I started this article with a story about a payment processor with terrible key management. Let me end with a different story.

In 2022, I worked with a payment startup that built proper key management from day one. HSMs, dual control, automated rotation, comprehensive documentation—everything by the book.

Nine months after launch, they landed a massive enterprise client. During the security review, the client's CISO said something remarkable: "Your key management program is better than ours. We trust you with our payment data more than we trust some of our own systems."

That trust translated into a $3.2 million annual contract.
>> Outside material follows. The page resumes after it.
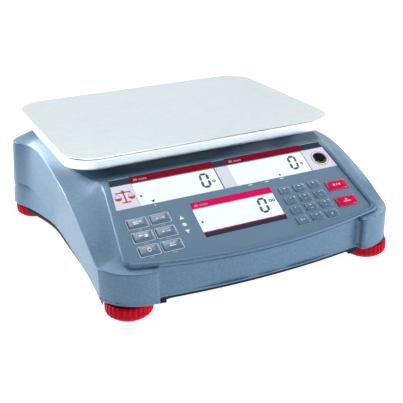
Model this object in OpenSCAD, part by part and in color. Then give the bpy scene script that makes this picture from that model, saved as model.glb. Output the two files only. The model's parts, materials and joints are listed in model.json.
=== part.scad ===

The founder told me: "Everyone said we were wasting money on security before we had revenue. But proper key management became our competitive differentiator. Enterprise clients trust us because we can prove our security, not just claim it."

That's the real value of proper key management: it transforms compliance from a checkbox exercise into a strategic advantage.

"In the payment card industry, your key management program isn't just about protecting data—it's about protecting trust. And trust is the only currency that really matters."

Key management is hard. It's complex. It requires investment, expertise, and ongoing commitment.

But it's also fundamental. Every breach, every compromise, every loss of customer trust I've investigated in fifteen years ultimately traces back to key management failures.

Get this right, and everything else becomes easier. Get this wrong, and nothing else matters.

Your keys are your kingdom. Protect them accordingly.